I am thankful for having my parents for giving me another chance of getting my life back. They never gave up on me and they wished and gave me nothing but the best. My promise of a better sem definitely goes to you, Ma and Pa.

There still a lot of people I owe my thanks to. To my friends who've made efforts to post anything online to comfort because there was no other way, to my high school friends who even despite the big shock still managed to send at least a message to cheer me up, to those who taught me a broken heart is not reason enough to get the best that I deserve, to Dana's group who managed to lift my spirits by making me feel better about myself, to Han my childhood friend who always makes me feel good just by talking to her, to those who patiently dealt with my rants--you all deserve a big hug.

Thank you all for helping me get through the toughest semester in my life so far. Thank you for showing me that my own fulfillment should not come from one single person, that my own fulfillment can only come to be when I've regained my self-esteem and -worth.

I now realize just how I am just by having wonderful friends and family to share my burdens with. And now that I know this, I can finally go back to living the charmed life as I face the next sem.

Cheers!

posted by Chesca @ 9:14 PM    


Sunday, November 05, 2006

Un-grounded at last!

If you think that being an adult won't get you grounded anymore, think again. Apparently, I have been on a 10-day hiatus from texting, IM-ing, blogging--anything that had to do with communication--because I have been grounded for something I would've been grounded for doing either at 13.

And so last Friday when my high school barkada got together to go to Yani's mom's funeral (that was the only time I saw them for the sem break), Juds pulled off a joke: Whose parents ground their eighteen-year-old daughter during the sem break? While the other found it funny, it had not affected me at all. It was simply normal on my part of the universe.

Yes, my parents are really strict. You may think they've always been too hard on me. But my parents explained everything--that teenagers more often than not aren't wise enough to make great decisions yet, especially because the teenage years are the times when one is most vulnerable.

And so the rules of my lovelife have been presented to me once again--no boyfriend 'til I'm 21, no entertaining of suitors AND potential suitors, no dating, yada yada. And so I put off a potential lovelife for the next three--well, two and a half--years.

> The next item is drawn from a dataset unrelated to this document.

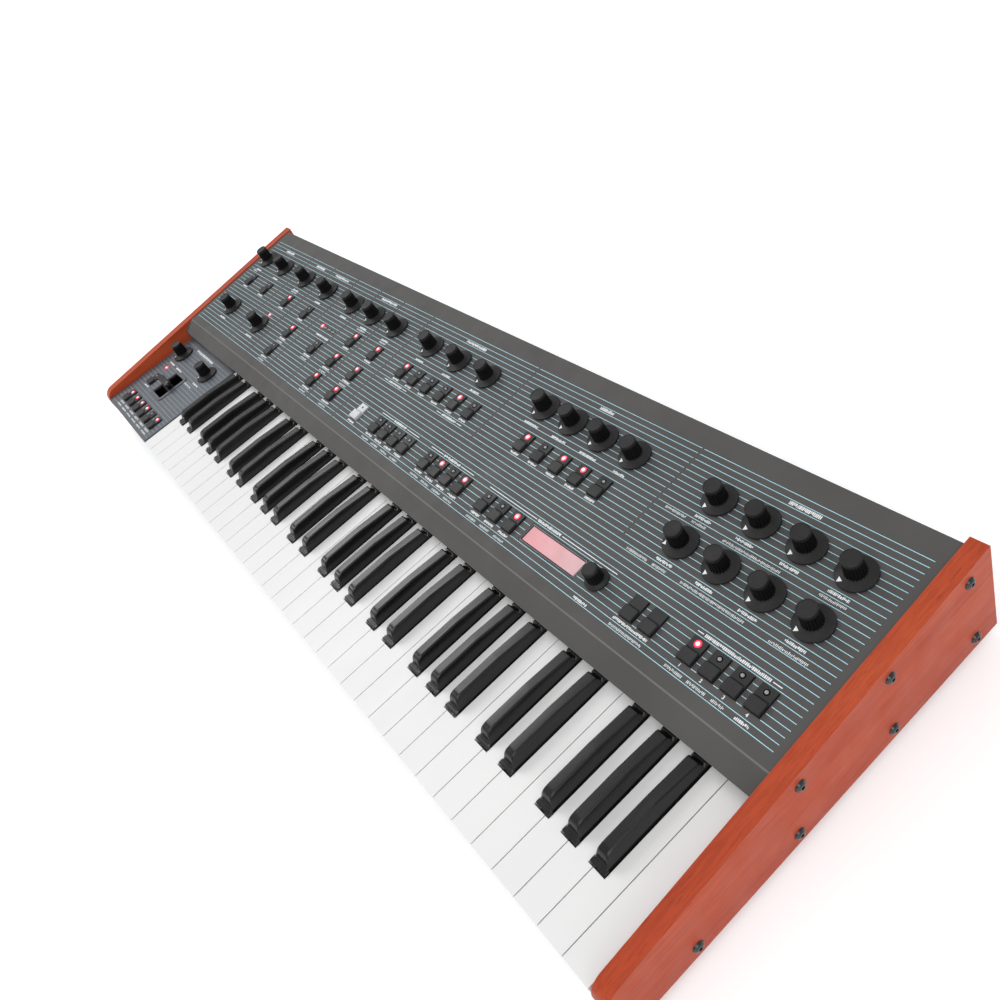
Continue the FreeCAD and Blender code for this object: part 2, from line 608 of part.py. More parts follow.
def keybed_frame():
    """The steel chassis under the keys: base, stop rail, rear web and an end bracket for each rod end."""
    width = f"({OCTAVES * WHITES_PER_OCTAVE + 1}*key_pitch)"
    floor = "(cheek_bottom + bed_lift - key_top)"
    base = box(0, "bed_front", floor, width, "bed_back - bed_front", "steel")
    rail = box(0, "rail_front", floor, width, "rail_depth", "steel + rail_height")
    web = box(0, "bed_back - steel", floor, width, "steel", f"0 - {floor} - pivot_drop")
    brackets = [box(x, "bed_back - bracket_depth", floor, "bracket", "bracket_depth", "bracket_height")
                for x in ("0 - bracket", width)]
    bore = cylinder("0 - 5", "pivot_run", "0 - pivot_drop", "rod_radius", f"{width} + 10", "x")
    return node(on_keyboard(cut(fuse([base, rail, web] + brackets), [bore])), "keybed_frame")


def key_pivot_rod():
    width = f"({OCTAVES * WHITES_PER_OCTAVE + 1}*key_pitch)"
    rod = cylinder("0 - bracket", "pivot_run", "0 - pivot_drop", "rod_radius", f"{width} + 2*bracket", "x")
    return node(on_keyboard(group([rod])), "key_pivot_rod")


# ---------------------------------------------------------------- inner boards and rear sockets

def inner_board(place_and_size, tall_parts, name):
    x, y, length, width = place_and_size
    level = "cheek_bottom + steel + board_stud"
    board = slab(x, y, level, length, width, "board")
    parts = [slab(x + across, y + back, f"{level} + board", long, wide, high)
             for across, back, long, wide, high in tall_parts]
    return node(fuse([board] + parts), name)


def jack(x):
    """A 6.35 mm jack socket: a square housing, a bushing through the wall, a nut and the bore."""
    housing = box(f"{x} - jack_size/2", "case_back - steel - jack_depth", "socket_height - jack_size/2",
                  "jack_size", "jack_depth", "jack_size")
    bushing = cylinder(x, "case_back - steel", "socket_height", "jack_bushing", "bushing_depth", "y")
    nut = cylinder(x, "case_back", "socket_height", "jack_nut", "nut_depth", "y")
    bore = cylinder(x, "case_back - steel - jack_depth + 2", "socket_height", "jack_bore",
                    "jack_depth + bushing_depth", "y")
    return cut(fuse([housing, bushing, nut]), [bore])


def din_socket(x):
    """A round five-pin socket, as a solid insert."""
    return cylinder(x, "case_back - steel - din_depth", "socket_height", "din_radius",
                    "din_depth + steel + 1", "y")


def framed(x, width, height, depth, proud, hollow_width, hollow_height, hollow_depth):
    """A rectangular housing through the rear wall with a recess in its outer face."""
    housing = box(f"{x} - ({width})/2", f"case_back - {depth}", f"socket_height - ({height})/2", width,
                  f"{depth} + {proud}", height)
    recess = box(f"{x} - ({hollow_width})/2", f"case_back + {proud} - {hollow_depth}",
                 f"socket_height - ({hollow_height})/2", hollow_width, f"{hollow_depth} + 1", hollow_height)
    return housing, recess


def rear_sockets():
    pieces = [jack(x) for x in JACKS] + [din_socket(x) for x in DIN_SOCKETS]
    housing, recess = framed(USB_PLACE, USB_WIDTH, USB_HEIGHT, 14, 1, 9, 8, 9)
    tongue = slab(USB_PLACE, "case_back - 4", "socket_height - 1.6", 5.6, 7, 3.2)
    pieces.append(fuse([cut(housing, [recess]), tongue]))
    housing, recess = framed(INLET_PLACE, "inlet_width", "inlet_height", "inlet_depth", 2.5, 24.2, 16.4, 16)
    blades = [slab(INLET_PLACE + across, "case_back - 8.5", f"socket_height + {up}", 2, 10, 4)
              for across, up in ((-7, -4), (7, -4), (0, 1))]
    pieces.append(fuse([cut(housing, [recess])] + blades))
    housing, recess = framed(ROCKER_PLACE, "rocker_width + 3", "rocker_height + 3", 11, "rocker_frame",
                             "rocker_width + 0.8", "rocker_height + 1.6", 12)
    pieces.append(cut(housing, [recess, rocker_axle("rocker_width + 2.4", "rocker_pin + 0.1")]))
    return node(group(pieces), "rear_sockets")


def rocker_axle(length, radius):
    """A cylinder of the given length on the line that the rocker tips about."""
    return cylinder(f"{ROCKER_PLACE} - ({length})/2", "case_back + 0.5", "socket_height", radius, length, "x")


def power_rocker():
    rocker = box(f"{ROCKER_PLACE} - rocker_width/2", "case_back - rocker_depth/2 + 0.5",
                 "socket_height - rocker_height/2", "rocker_width", "rocker_depth", "rocker_height")
    return node(fuse([rocker, rocker_axle("rocker_width + 2", "rocker_pin")]), "power_rocker")


# ---------------------------------------------------------------- assembly

PANEL_BUTTONS = {
    "buttons_back_row": [(x, ROW_BACK) for x in BACK_BUTTONS],
    "buttons_front_rows": [(x, ROW_MIDDLE) for x in MIDDLE_BUTTONS] + [(x, ROW_FRONT) for x in FRONT_BUTTONS],
    "value_buttons": [(x, ROW_FRONT) for x in VALUE_BUTTONS],
    "preset_buttons": [(x, ROW_FRONT) for x in PRESET_BUTTONS],
}
BLOCK_BUTTON_PLACES = [(x, BLOCK_ROW) for x in BLOCK_BUTTONS] + [BLOCK_EXTRA]

cheek("left_cheek", "0 - interior_width/2 - cheek_thickness")
cheek("right_cheek", "interior_width/2")
cheek_screws()
bottom_case()
rubber_feet()
top_panel()
performance_panel()
display_module()
control_board()
potentiometers()
indicator_leds()
inner_board(MAIN_BOARD, MAIN_BOARD_PARTS, "main_board")
inner_board(SUPPLY_BOARD, SUPPLY_BOARD_PARTS, "power_supply")
keybed_frame()
key_pivot_rod()
rear_sockets()
power_rocker()
bender_lever()
button_sets()
knobs()
for octave in range(OCTAVES):
    is_last = octave == OCTAVES - 1
    white_keys(octave, WHITES_PER_OCTAVE + (1 if is_last else 0))
    black_keys(octave)
doc.recompute()

for item in doc.Objects:
    if "Invalid" in item.State or "Error" in item.State:
        raise RuntimeError(f"{item.Label} failed: {item.State}")
for item in nodes:
    if item.Shape.isNull() or not item.Shape.isValid() or not item.Shape.Solids:
        raise RuntimeError(f"{item.Label} has no valid solid")

os.makedirs("parts", exist_ok=True)
for item in nodes:
    item.Shape.exportStep(f"parts/{item.Label}.step")
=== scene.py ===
import json
import math
import random

import bmesh
import bpy
from mathutils import Matrix, Vector


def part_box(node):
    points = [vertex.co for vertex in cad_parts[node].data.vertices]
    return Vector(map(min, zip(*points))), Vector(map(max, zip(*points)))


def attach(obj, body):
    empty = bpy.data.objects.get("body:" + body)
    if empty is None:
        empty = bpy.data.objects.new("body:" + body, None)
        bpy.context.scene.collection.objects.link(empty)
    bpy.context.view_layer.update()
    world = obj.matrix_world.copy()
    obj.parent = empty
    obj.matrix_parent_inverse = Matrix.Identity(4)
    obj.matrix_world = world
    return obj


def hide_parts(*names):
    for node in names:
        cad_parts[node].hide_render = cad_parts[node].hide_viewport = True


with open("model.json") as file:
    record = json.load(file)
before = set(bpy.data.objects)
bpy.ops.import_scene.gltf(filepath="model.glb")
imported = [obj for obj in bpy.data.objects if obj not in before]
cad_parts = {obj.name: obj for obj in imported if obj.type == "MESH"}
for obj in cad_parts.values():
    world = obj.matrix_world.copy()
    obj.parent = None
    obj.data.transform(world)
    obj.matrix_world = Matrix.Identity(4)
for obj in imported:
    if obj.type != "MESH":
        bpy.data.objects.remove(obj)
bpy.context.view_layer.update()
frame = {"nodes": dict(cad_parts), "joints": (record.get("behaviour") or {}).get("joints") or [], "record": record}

MM = 0.001
BASE = "base"
SHARP = math.radians(32)
# The two control surfaces. On each, x runs right, y runs back from the front edge and z stands off it.
PANEL = Matrix.Translation((0, -0.0135, 0.072)) @ Matrix.Rotation(math.radians(5.5), 4, "X")
BLOCK = Matrix.Translation((0, -0.1655, 0.051))
LEVEL = Matrix.Identity(4)


# ---------------------------------------------------------------- what the frame says

joint_of = {joint["child"]: joint for joint in frame["joints"]}
nodes = frame["nodes"]


def spot_of(body, surface):
    """The (x, y) of a turning body's axis on one control surface, in millimetres."""
    point = surface.inverted() @ Vector(joint_of[body]["pos_m"])
    return point.x / MM, point.y / MM


def islands(node, surface):
    """(lowest, highest) corners of each separate solid of a CAD node on one surface, in millimetres."""
    work = bmesh.new()
    work.from_mesh(nodes[node].data)
    bmesh.ops.remove_doubles(work, verts=work.verts, dist=1e-6)
    into = surface.inverted()
    seen, found = set(), []
    for start in work.verts:
        if start in seen:
            continue
        stack, members = [start], []
        seen.add(start)
        while stack:
            vert = stack.pop()
            members.append(into @ vert.co / MM)
            for edge in vert.link_edges:
                other = edge.other_vert(vert)
                if other not in seen:
                    seen.add(other)
                    stack.append(other)
        found.append(([min(p[i] for p in members) for i in range(3)],
                      [max(p[i] for p in members) for i in range(3)]))
    work.free()
    return found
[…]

But yes, that wouldn't be so bad. I remember Clauds telling me I badly needed a break anyway. Lovelife ko na lang ang family, friends, and "karir" ko. Olrayt.

***

Registration starts tomorrow! The Psychedelics will be glad to assist you in white shirts and ties tomorrow. Cheers! ;)

I can't believe sem break's over! And worse, Bio's about to come back into my life!

Well, at least someone's not grounded anymore.

***

Because I didn't have my cellphone and Internet access for the past 10 days, I've been forced to do a couple of things I definitely would've chosen the two over. You may think I was bored to death but the days eventually turned out to be too short.

In the past 10 days I have:
01. Had boxing lessons--yes, finally. (But I still gained! I still gained!)
02. Gotten my temporary driver's license--can't wait for the card!
03. Driven home from LTO--yeah baby, nothing like the open road!
04. Assisted in Margot's labor--career shift na ba ito?
05. Finished Wei Hui's Marrying Buddha and Paulo Coelho's The Zahir
06. Started reading Rick Warren's The Purporse-Driven Life--my mom asked me to, for inspiration
07. Played with a dermatograph and cheap watercolor to come up with my own quirky "works of art"
08. Played photographer out of sheer boredom--my mom's poor, poor cam!
09. Promised to buy myself speakers for my iPod, a mouse pen, an SLR (or I can compromise with my dear dad, meaning I would have to get sky-high grades) when I finally be able to save up
10. Rediscovered the joys of being a couch potato with no problems in the world as long as I was in front of the TV

Who would have thought I'd survive for more than a week without the two things I just couldn't live without? Who would have thought spending quality time with family and friends without any distractions was even better?

So how would you have spent your sem break if you were to be grounded for 10 days?